3D code data:
+--

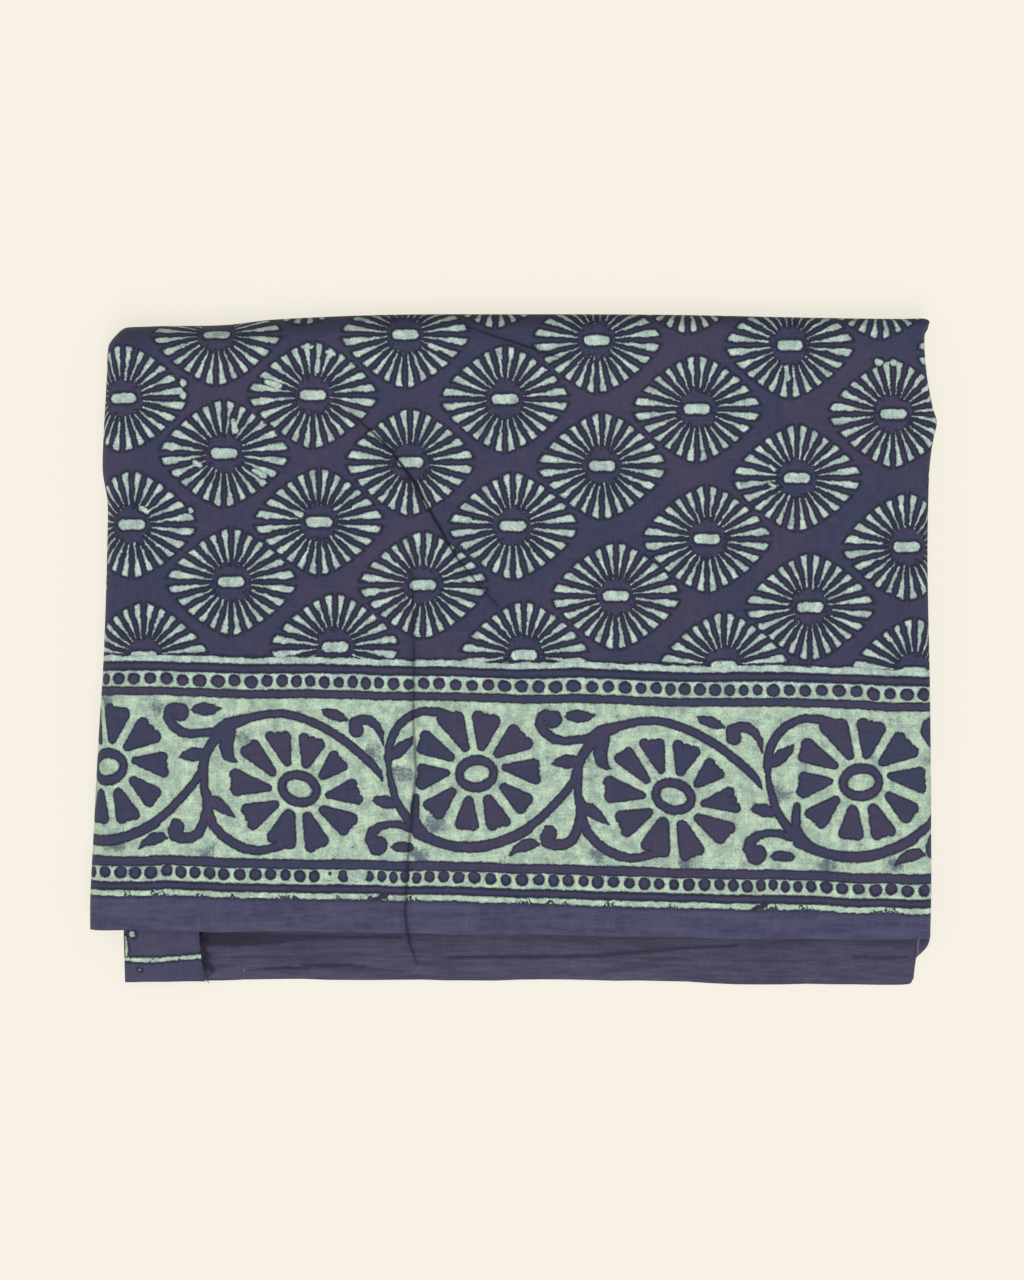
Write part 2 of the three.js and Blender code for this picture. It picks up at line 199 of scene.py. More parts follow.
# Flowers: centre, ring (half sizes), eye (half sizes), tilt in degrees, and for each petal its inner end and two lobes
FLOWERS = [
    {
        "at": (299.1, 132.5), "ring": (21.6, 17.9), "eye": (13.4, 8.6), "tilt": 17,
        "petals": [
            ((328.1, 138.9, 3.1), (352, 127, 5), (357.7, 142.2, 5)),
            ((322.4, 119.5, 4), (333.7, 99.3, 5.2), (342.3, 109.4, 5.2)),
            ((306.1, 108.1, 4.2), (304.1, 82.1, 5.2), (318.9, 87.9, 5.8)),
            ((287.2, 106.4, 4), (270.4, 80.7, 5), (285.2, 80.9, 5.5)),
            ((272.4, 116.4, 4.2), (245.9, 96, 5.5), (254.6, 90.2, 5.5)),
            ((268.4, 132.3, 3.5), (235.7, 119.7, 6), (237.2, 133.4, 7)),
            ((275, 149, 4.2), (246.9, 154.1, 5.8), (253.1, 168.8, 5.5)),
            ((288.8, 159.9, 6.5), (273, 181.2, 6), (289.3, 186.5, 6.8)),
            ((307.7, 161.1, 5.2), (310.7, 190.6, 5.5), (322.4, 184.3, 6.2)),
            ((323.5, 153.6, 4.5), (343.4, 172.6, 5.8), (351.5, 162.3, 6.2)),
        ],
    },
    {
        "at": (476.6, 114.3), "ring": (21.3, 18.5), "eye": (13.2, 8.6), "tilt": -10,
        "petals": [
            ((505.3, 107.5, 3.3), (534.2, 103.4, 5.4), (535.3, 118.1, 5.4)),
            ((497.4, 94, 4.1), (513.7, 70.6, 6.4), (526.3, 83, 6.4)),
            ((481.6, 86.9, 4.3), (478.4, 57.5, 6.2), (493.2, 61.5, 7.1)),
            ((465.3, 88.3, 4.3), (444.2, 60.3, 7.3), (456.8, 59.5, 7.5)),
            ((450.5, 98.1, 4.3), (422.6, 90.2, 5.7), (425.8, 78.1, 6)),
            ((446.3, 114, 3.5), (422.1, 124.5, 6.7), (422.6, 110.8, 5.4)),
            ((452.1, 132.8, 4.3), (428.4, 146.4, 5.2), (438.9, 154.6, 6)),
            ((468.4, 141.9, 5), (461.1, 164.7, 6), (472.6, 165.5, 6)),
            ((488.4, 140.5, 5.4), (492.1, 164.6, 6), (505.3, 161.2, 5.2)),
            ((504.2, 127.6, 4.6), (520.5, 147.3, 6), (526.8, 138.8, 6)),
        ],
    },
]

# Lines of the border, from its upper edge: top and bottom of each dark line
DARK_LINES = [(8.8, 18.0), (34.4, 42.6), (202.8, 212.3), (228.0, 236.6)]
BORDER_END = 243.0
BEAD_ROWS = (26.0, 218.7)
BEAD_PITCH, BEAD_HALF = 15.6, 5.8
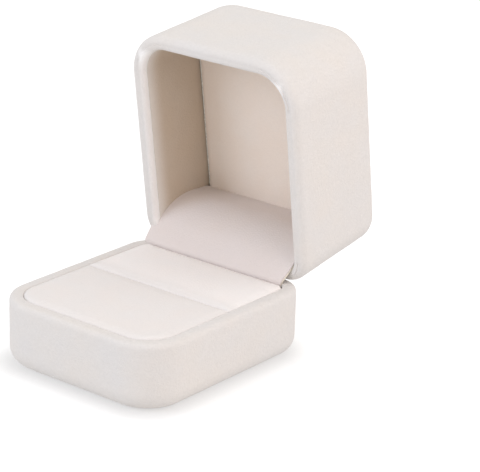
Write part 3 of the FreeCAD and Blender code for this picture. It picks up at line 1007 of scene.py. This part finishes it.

+--

■ Direction
Write out the entire listing exactly.

■ Exercise result
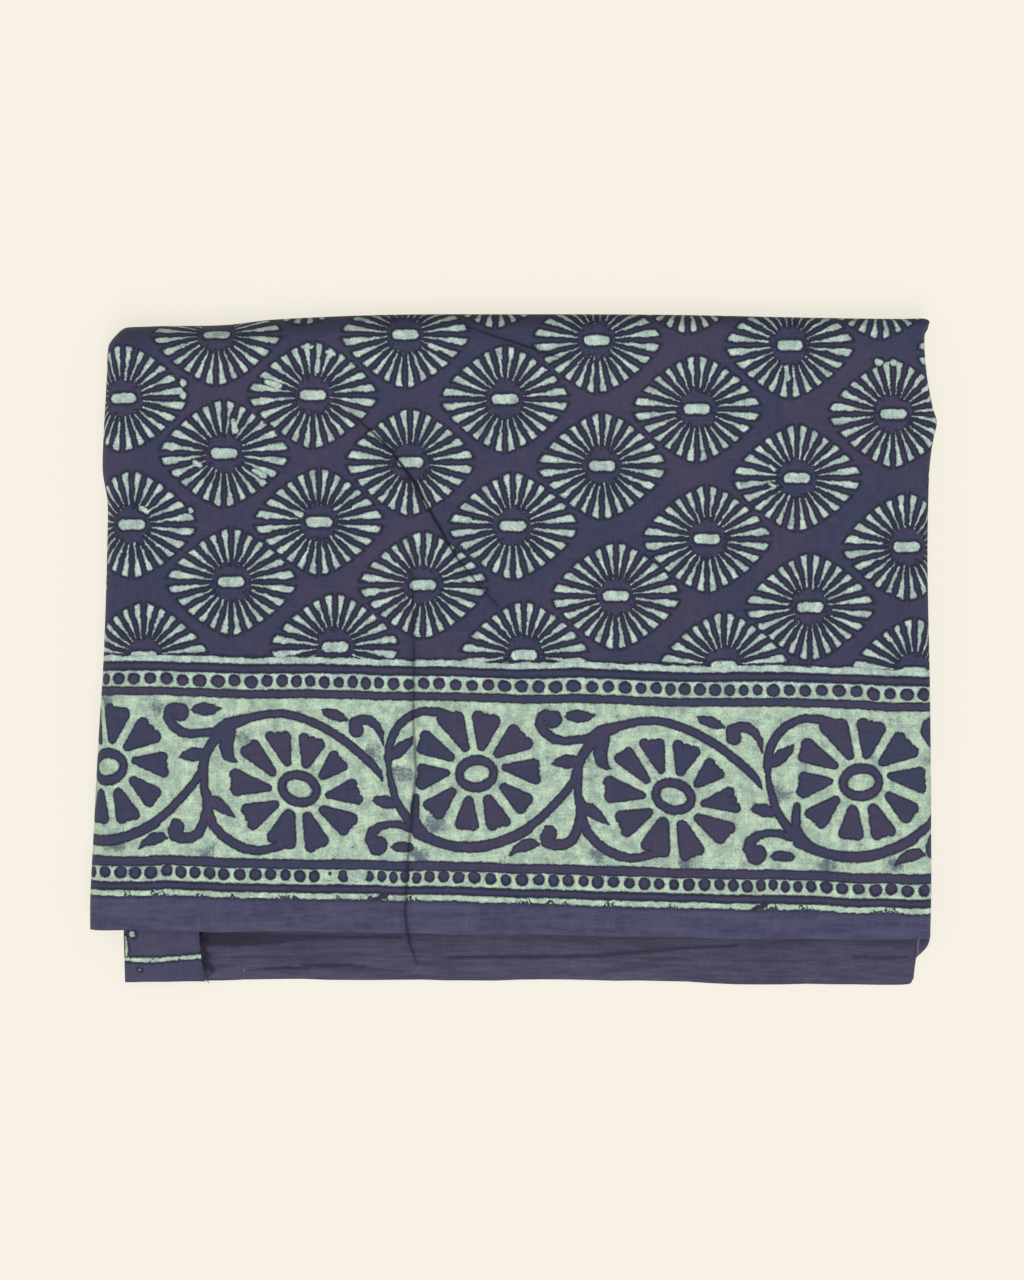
Write part 2 of the three.js and Blender code for this picture. It picks up at line 199 of scene.py. More parts follow.
# Flowers: centre, ring (half sizes), eye (half sizes), tilt in degrees, and for each petal its inner end and two lobes
FLOWERS = [
    {
        "at": (299.1, 132.5), "ring": (21.6, 17.9), "eye": (13.4, 8.6), "tilt": 17,
        "petals": [
            ((328.1, 138.9, 3.1), (352, 127, 5), (357.7, 142.2, 5)),
            ((322.4, 119.5, 4), (333.7, 99.3, 5.2), (342.3, 109.4, 5.2)),
            ((306.1, 108.1, 4.2), (304.1, 82.1, 5.2), (318.9, 87.9, 5.8)),
            ((287.2, 106.4, 4), (270.4, 80.7, 5), (285.2, 80.9, 5.5)),
            ((272.4, 116.4, 4.2), (245.9, 96, 5.5), (254.6, 90.2, 5.5)),
            ((268.4, 132.3, 3.5), (235.7, 119.7, 6), (237.2, 133.4, 7)),
            ((275, 149, 4.2), (246.9, 154.1, 5.8), (253.1, 168.8, 5.5)),
            ((288.8, 159.9, 6.5), (273, 181.2, 6), (289.3, 186.5, 6.8)),
            ((307.7, 161.1, 5.2), (310.7, 190.6, 5.5), (322.4, 184.3, 6.2)),
            ((323.5, 153.6, 4.5), (343.4, 172.6, 5.8), (351.5, 162.3, 6.2)),
        ],
    },
    {
        "at": (476.6, 114.3), "ring": (21.3, 18.5), "eye": (13.2, 8.6), "tilt": -10,
        "petals": [
            ((505.3, 107.5, 3.3), (534.2, 103.4, 5.4), (535.3, 118.1, 5.4)),
            ((497.4, 94, 4.1), (513.7, 70.6, 6.4), (526.3, 83, 6.4)),
            ((481.6, 86.9, 4.3), (478.4, 57.5, 6.2), (493.2, 61.5, 7.1)),
            ((465.3, 88.3, 4.3), (444.2, 60.3, 7.3), (456.8, 59.5, 7.5)),
            ((450.5, 98.1, 4.3), (422.6, 90.2, 5.7), (425.8, 78.1, 6)),
            ((446.3, 114, 3.5), (422.1, 124.5, 6.7), (422.6, 110.8, 5.4)),
            ((452.1, 132.8, 4.3), (428.4, 146.4, 5.2), (438.9, 154.6, 6)),
            ((468.4, 141.9, 5), (461.1, 164.7, 6), (472.6, 165.5, 6)),
            ((488.4, 140.5, 5.4), (492.1, 164.6, 6), (505.3, 161.2, 5.2)),
            ((504.2, 127.6, 4.6), (520.5, 147.3, 6), (526.8, 138.8, 6)),
        ],
    },
]

# Lines of the border, from its upper edge: top and bottom of each dark line
DARK_LINES = [(8.8, 18.0), (34.4, 42.6), (202.8, 212.3), (228.0, 236.6)]
BORDER_END = 243.0
BEAD_ROWS = (26.0, 218.7)
BEAD_PITCH, BEAD_HALF = 15.6, 5.8
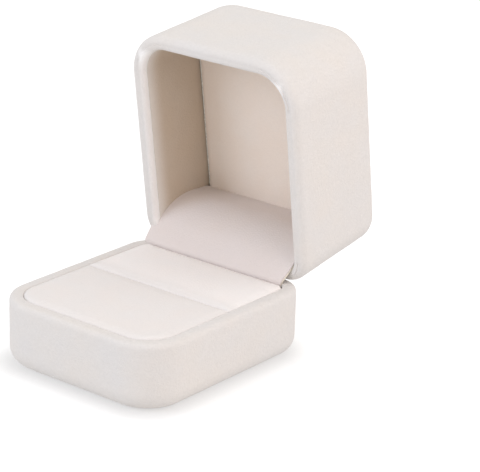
Write part 3 of the FreeCAD and Blender code for this picture. It picks up at line 1007 of scene.py. This part finishes it.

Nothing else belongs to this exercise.